This week we have a zoom into a quintic Julia set. Notice that both five and three fold symmetry appear.

# Supreme Court: Not Possible! Math: Possible!

This week Occupy Math takes a trip to the land of Freedonia which is beset by a vile dragon that menaces its democracy. A small African nation with a diverse population and the magnificent port city of Great Haven, Freedonia is a constitutional democracy modeled on the American experiment, an active, participatory, free democracy and, until recently, with a vibrant and open economy. Founded in the early 20th century by a largely peaceful revolution organized by tribal leaders — advised by the famous explorer and polymath, Captain Spaulding — Freedonia has been synonymous with hope for generations.
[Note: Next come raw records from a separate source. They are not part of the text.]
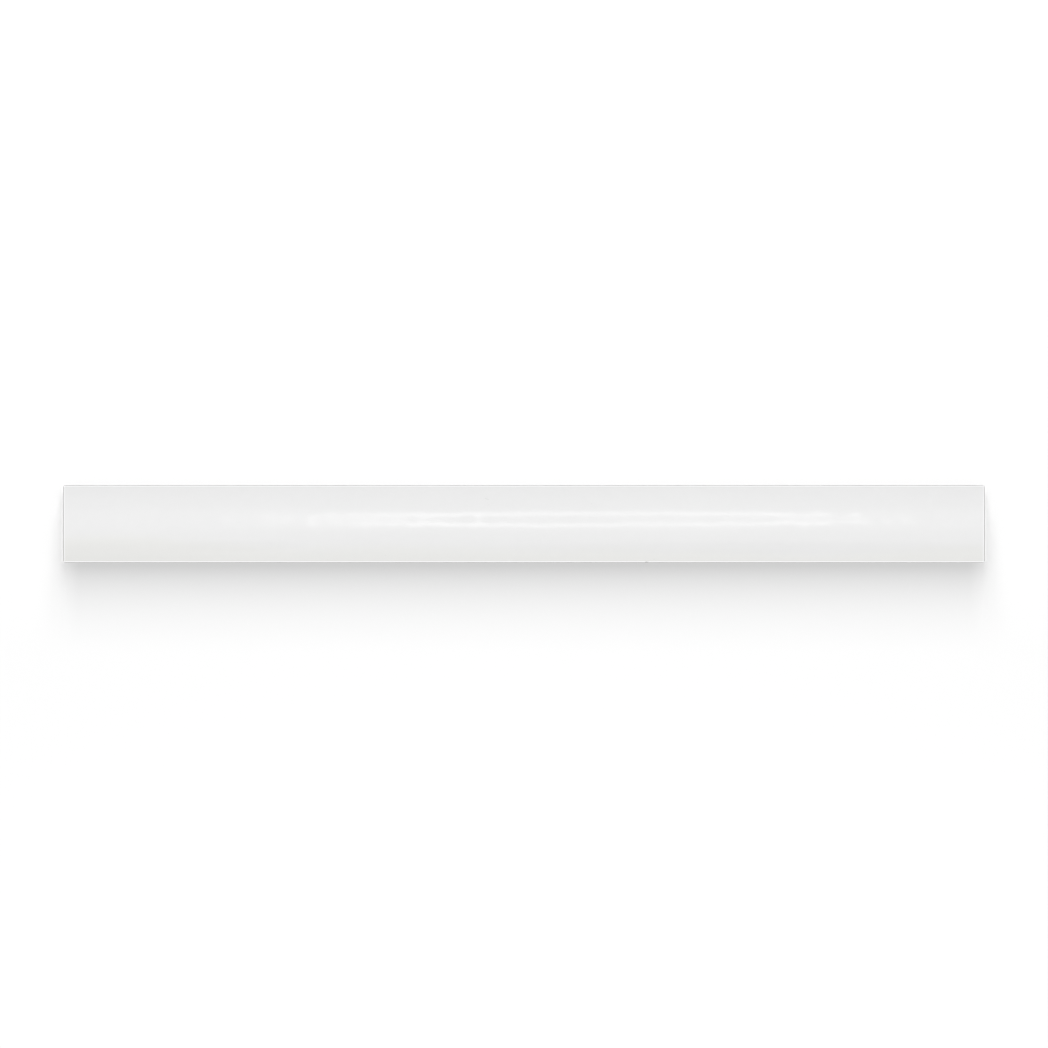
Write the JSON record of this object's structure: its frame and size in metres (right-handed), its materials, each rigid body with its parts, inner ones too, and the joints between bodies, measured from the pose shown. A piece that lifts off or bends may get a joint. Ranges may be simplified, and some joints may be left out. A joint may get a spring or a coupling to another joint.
{
  "type": "porcelain trim tile",
  "caption": "Long narrow trim tile in white glazed porcelain, with a shallow crowned face, small rolled edges, square ends and a flat back keyed with lengthwise grooves.",
  "frame": {"origin": "middle of the flat back, on the plane that the tile is bedded on", "axes": "+X along the length, +Y across the width, +Z out of the glazed face"},
  "size_m": [0.3016, 0.0254, 0.011],
  "materials": {
    "porcelain_glaze": "gloss"
  },
  "bodies": {
    "root": {"trim_tile": "porcelain_glaze"}
  },
  "joints": []
}
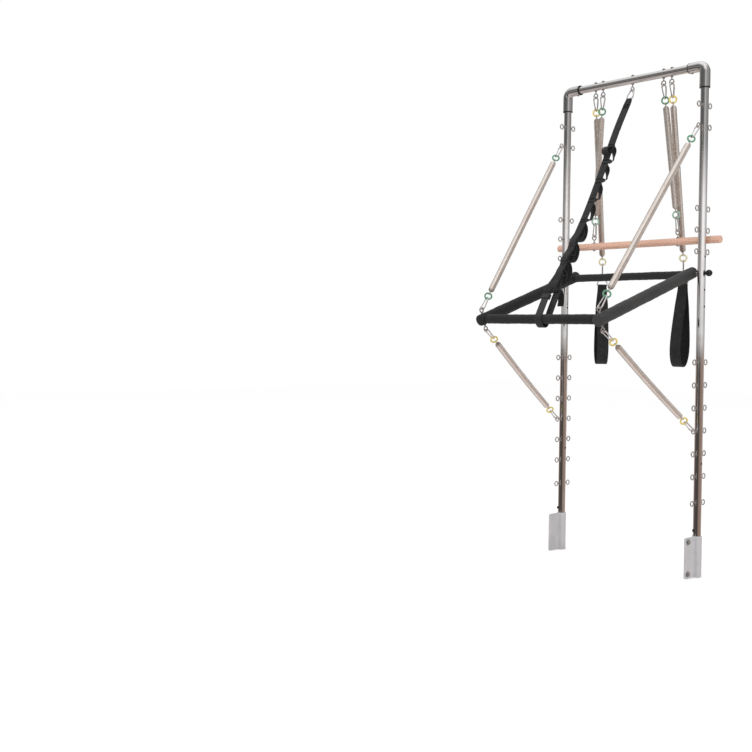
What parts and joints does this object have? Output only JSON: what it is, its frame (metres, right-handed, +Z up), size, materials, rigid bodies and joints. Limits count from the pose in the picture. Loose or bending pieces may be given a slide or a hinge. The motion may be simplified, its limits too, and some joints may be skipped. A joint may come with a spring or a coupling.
{
  "type": "pilates tower unit",
  "caption": "Upright pilates tower of chrome tube with a sprung push-through bar, a wooden roll-down bar, arm springs with webbing loops and a safety strap.",
  "frame": {"origin": "midway between the two posts, level with the lower ends of the sockets", "axes": "+X from the left post to the right post, -Y to the front where the push-through bar stands out, +Z up the posts"},
  "size_m": [0.83, 0.7361, 2.063],
  "materials": {
    "frame_chrome": "polished",
    "socket_chrome": "polished",
    "hook_steel": "polished",
    "spring_nickel": "drawn wire, satin",
    "green_coat": "semi-gloss",
    "yellow_coat": "semi-gloss",
    "foam": "closed-cell foam, matt",
    "webbing": "woven tape, matt",
    "beech": "clear satin varnish",
    "black_knob": "gloss",
    "bar_steel": "plain"
  },
  "bodies": {
    "frame": {"left_post": "frame_chrome", "right_post": "frame_chrome", "left_socket": "socket_chrome", "right_socket": "socket_chrome", "left_elbow": "frame_chrome", "right_elbow": "frame_chrome", "crossbar": "frame_chrome", "strap_snap": "hook_steel", "safety_strap": "webbing"},
    "push_bar": {"push_bar_frame": "bar_steel", "rear_foam": "foam", "front_foam": "foam", "left_arm_foam": "foam", "right_arm_foam": "foam"},
    "roll_down_set": {"roll_down_bar": "beech", "left_roll_down_upper_snap": "hook_steel", "left_roll_down_upper_ring": "green_coat", "left_roll_down_spring": "spring_nickel", "left_roll_down_lower_ring": "green_coat", "left_roll_down_lower_snap": "hook_steel", "right_roll_down_upper_snap": "hook_steel", "right_roll_down_upper_ring": "green_coat", "right_roll_down_spring": "spring_nickel", "right_roll_down_lower_ring": "green_coat", "right_roll_down_lower_snap": "hook_steel"},
    "left_long_post_link": {"left_long_upper_snap": "hook_steel", "left_long_upper_ring": "green_coat", "left_long_spring": "spring_nickel"},
    "left_long_bar_link": {"left_long_lower_snap": "hook_steel", "left_long_lower_ring": "green_coat"},
    "left_short_post_link": {"left_short_lower_snap": "hook_steel", "left_short_lower_ring": "yellow_coat"},
    "left_short_bar_link": {"left_short_upper_snap": "hook_steel", "left_short_upper_ring": "yellow_coat"},
    "left_short_coil": {"left_short_spring": "spring_nickel"},
    "right_long_post_link": {"right_long_upper_snap": "hook_steel", "right_long_upper_ring": "green_coat", "right_long_spring": "spring_nickel"},
    "right_long_bar_link": {"right_long_lower_snap": "hook_steel", "right_long_lower_ring": "green_coat"},
    "right_short_post_link": {"right_short_lower_snap": "hook_steel", "right_short_lower_ring": "yellow_coat"},
    "right_short_bar_link": {"right_short_upper_snap": "hook_steel", "right_short_upper_ring": "yellow_coat"},
    "right_short_coil": {"right_short_spring": "spring_nickel"},
    "left_arm_set": {"left_arm_upper_snap": "hook_steel", "left_arm_upper_ring": "yellow_coat", "left_arm_spring": "spring_nickel", "left_arm_lower_ring": "yellow_coat"},
    "left_arm_loop_set": {"left_arm_loop_snap": "hook_steel", "left_arm_loop": "webbing"},
    "right_arm_set": {"right_arm_upper_snap": "hook_steel", "right_arm_upper_ring": "yellow_coat", "right_arm_spring": "spring_nickel", "right_arm_lower_ring": "yellow_coat"},
    "right_arm_loop_set": {"right_arm_loop_snap": "hook_steel", "right_arm_loop": "webbing"},
    "left_pin": {"left_pivot_pin": "black_knob"},
    "right_pin": {"right_pivot_pin": "black_knob"}
  },
  "joints": [
    {"name": "push_bar_pivot", "type": "hinge", "parent": "frame", "child": "push_bar", "pos_m": [0, 0, 1.2145], "axis": [-1, 0, 0], "range_deg": [0, 38], "deforming": ["left_long_spring", "left_short_spring", "right_long_spring", "right_short_spring", "safety_strap"]},
    {"name": "left_long_post_link_turn", "type": "hinge", "parent": "frame", "child": "left_long_post_link", "pos_m": [-0.35, -0.039, 1.798], "axis": [-1, 0, 0], "range_deg": [0, 20]},
    {"name": "left_long_bar_link_turn", "type": "hinge", "parent": "push_bar", "child": "left_long_bar_link", "pos_m": [-0.3, -0.58194, 1.05923], "axis": [-1, 0, 0], "range_deg": [-21, 0]},
    {"name": "left_short_post_link_turn", "type": "hinge", "parent": "frame", "child": "left_short_post_link", "pos_m": [-0.35, -0.039, 0.584], "axis": [-1, 0, 0], "range_deg": [0, 20]},
    {"name": "left_short_bar_link_turn", "type": "hinge", "parent": "push_bar", "child": "left_short_bar_link", "pos_m": [-0.3, -0.55549, 0.98108], "axis": [-1, 0, 0], "range_deg": [-21, 0]},
    {"name": "left_short_coil_stretch", "type": "slide", "parent": "left_short_post_link", "child": "left_short_coil", "axis": [0.0765, -0.7905, 0.6077], "range_m": [0, 0.307]},
    {"name": "right_long_post_link_turn", "type": "hinge", "parent": "frame", "child": "right_long_post_link", "pos_m": [0.35, -0.039, 1.798], "axis": [-1, 0, 0], "range_deg": [0, 20]},
    {"name": "right_long_bar_link_turn", "type": "hinge", "parent": "push_bar", "child": "right_long_bar_link", "pos_m": [0.3, -0.58194, 1.05923], "axis": [-1, 0, 0], "range_deg": [-21, 0]},
    {"name": "right_short_post_link_turn", "type": "hinge", "parent": "frame", "child": "right_short_post_link", "pos_m": [0.35, -0.039, 0.584], "axis": [-1, 0, 0], "range_deg": [0, 20]},
    {"name": "right_short_bar_link_turn", "type": "hinge", "parent": "push_bar", "child": "right_short_bar_link", "pos_m": [0.3, -0.55549, 0.98108], "axis": [-1, 0, 0], "range_deg": [-21, 0]},
    {"name": "right_short_coil_stretch", "type": "slide", "parent": "right_short_post_link", "child": "right_short_coil", "axis": [-0.0765, -0.7905, 0.6077], "range_m": [0, 0.307]},
    {"name": "roll_down_swing", "type": "hinge", "parent": "frame", "child": "roll_down_set", "pos_m": [0, 0, 1.991], "axis": [1, 0, 0], "range_deg": [0, 30]},
    {"name": "left_arm_swing", "type": "hinge", "parent": "roll_down_set", "child": "left_arm_set", "pos_m": [-0.1945, 0, 1.991], "axis": [1, 0, 0], "range_deg": [0, 25]},
    {"name": "left_loop_swing", "type": "hinge", "parent": "left_arm_set", "child": "left_arm_loop_set", "pos_m": [-0.2103, 0.0864, 1.2726], "axis": [1, 0, 0], "range_deg": [-25, 25]},
    {"name": "right_arm_swing", "type": "hinge", "parent": "roll_down_set", "child": "right_arm_set", "pos_m": [0.1945, 0, 1.991], "axis": [1, 0, 0], "range_deg": [0, 25]},
    {"name": "right_loop_swing", "type": "hinge", "parent": "right_arm_set", "child": "right_arm_loop_set", "pos_m": [0.1986, 0.0977, 1.2738], "axis": [1, 0, 0], "range_deg": [-25, 25]},
    {"name": "left_pin_slide", "type": "slide", "parent": "frame", "child": "left_pin", "axis": [-1, 0, 0], "range_m": [0, 0.03]},
    {"name": "right_pin_slide", "type": "slide", "parent": "frame", "child": "right_pin", "axis": [1, 0, 0], "range_m": [0, 0.03]}
  ],
  "couplings": [
    {"joint": "left_long_post_link_turn", "follows": "push_bar_pivot", "ratio": 0.5179},
    {"joint": "left_long_bar_link_turn", "follows": "push_bar_pivot", "ratio": -0.4821},
    {"joint": "left_short_post_link_turn", "follows": "push_bar_pivot", "ratio": 0.4717},
    {"joint": "left_short_coil_stretch", "follows": "push_bar_pivot", "m_per_rad": 0.45989},
    {"joint": "left_short_bar_link_turn", "follows": "push_bar_pivot", "ratio": -0.5283},
    {"joint": "right_long_post_link_turn", "follows": "push_bar_pivot", "ratio": 0.5179},
    {"joint": "right_long_bar_link_turn", "follows": "push_bar_pivot", "ratio": -0.4821},
    {"joint": "right_short_post_link_turn", "follows": "push_bar_pivot", "ratio": 0.4717},
    {"joint": "right_short_coil_stretch", "follows": "push_bar_pivot", "m_per_rad": 0.45989},
    {"joint": "right_short_bar_link_turn", "follows": "push_bar_pivot", "ratio": -0.5283}
  ]
}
Recently, however, the economy has been experiencing problems with corruption. Nepotistic awards of government contracts to incompetent nephews and corrupt back-room deals have taken the economy away from the hard-working farmers, shopkeepers, and craftsmen who have been the backbone of Freedonia society. UN monitors certify each of the biannual elections as free and fair but, somehow, in spite of public outrage, the Lucarian party ekes out a bare majority and restores the corrupt Prime Minister, Joseph Cagliostro to power. What dark force is subverting democracy in Freedonia? Let’s ask no lesser authority that *the Governator* himself!

**Gerrymandering is a subtle way of subverting democracy — and the vorpal sword that can slay it is edged with mathematics.**